Treatment for cancer can also save heart patients

A routine procedure used to treat cancer patients has become a groundbreaking tool to save a heart patient’s life. Radiation is commonly used to shrink tumors, but in a procedure only done in a few centers around the world, doctors are finding out it can also be used to treat an irregular heartbeat.

Just months ago, Jose Garcia was critically ill. The 77-year-old’s irregular heartbeat kept him in and out of the hospital.

“He was too sick to undergo any type of invasive intervention,” said Dr. Mario Pascual, an electrophysiologist at Baptist Health’s Miami Cardiac & Vascular Institute.

So, doctors at Baptist Health in Miami decided to treat Garcia with a procedure that targets tumors in cancer patients. It’s called stereotactic radio ablation.

“Essentially, it is giving a very high dose of radiation therapy, in one treatment, very precisely, to the part of the heart which was causing his arrhythmia,” said Dr. Rupesh Rajesh Kotecha, a radiation oncologist at Baptist Health’s Miami Cancer Institute.

The procedure only took 20 minutes but planning and coordinating took weeks.

“An electrophysiologist is involved, a general cardiologist, a cardiac imaging specialist, an advanced heart failure specialist. And then, you have to collaborate with a radiation oncologist on top of that,” Pascual said.

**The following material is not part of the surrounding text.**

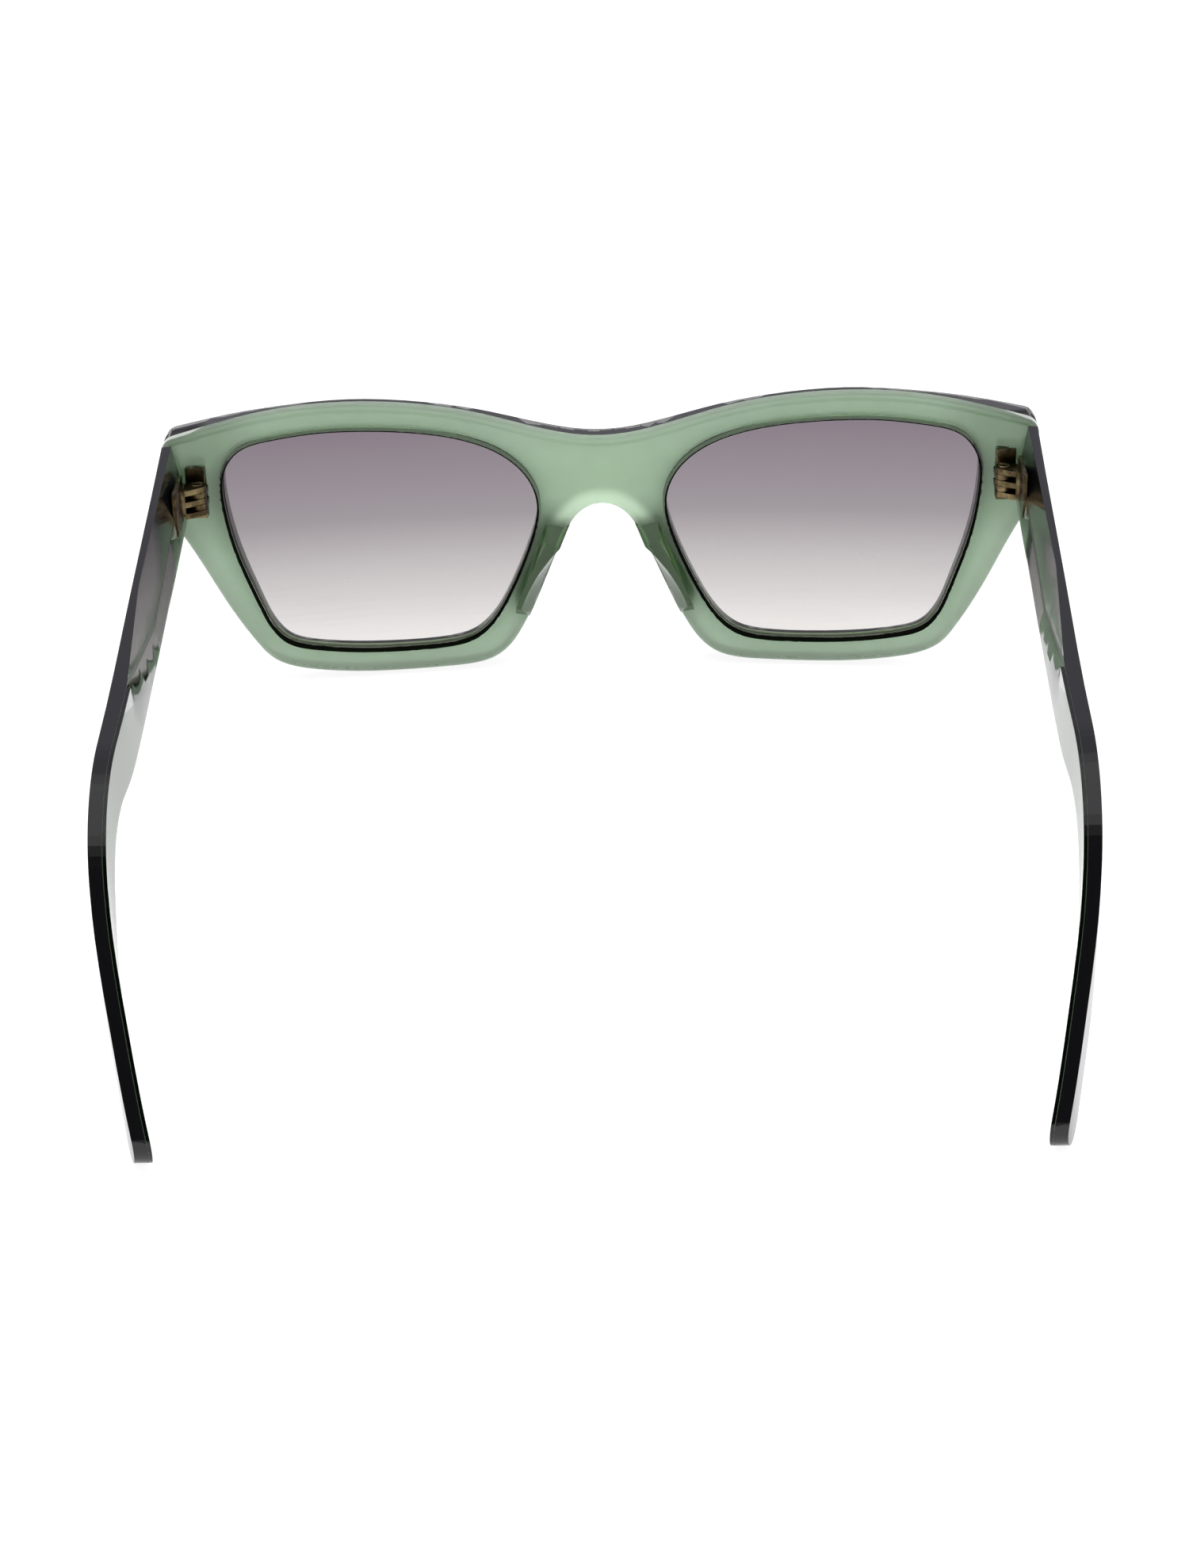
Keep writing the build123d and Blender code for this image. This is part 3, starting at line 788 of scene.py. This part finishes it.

Weeks after his treatment, Garcia can wheel his wife of 52 years in with him to follow-up visits. He is looking forward to the future with his three kids and four beautiful grandchildren.

“It’s a big difference between the past and a treatment that is a half-hour. Unbelievable, unbelievable,” Garcia said.

The Florida doctors consulted with experts at Washington University School of Medicine in Saint Louis, who have previous experience using this technique in heart patients. Doctors at Baptist Health say more research needs to be done, but they are pleased with Garcia’s results.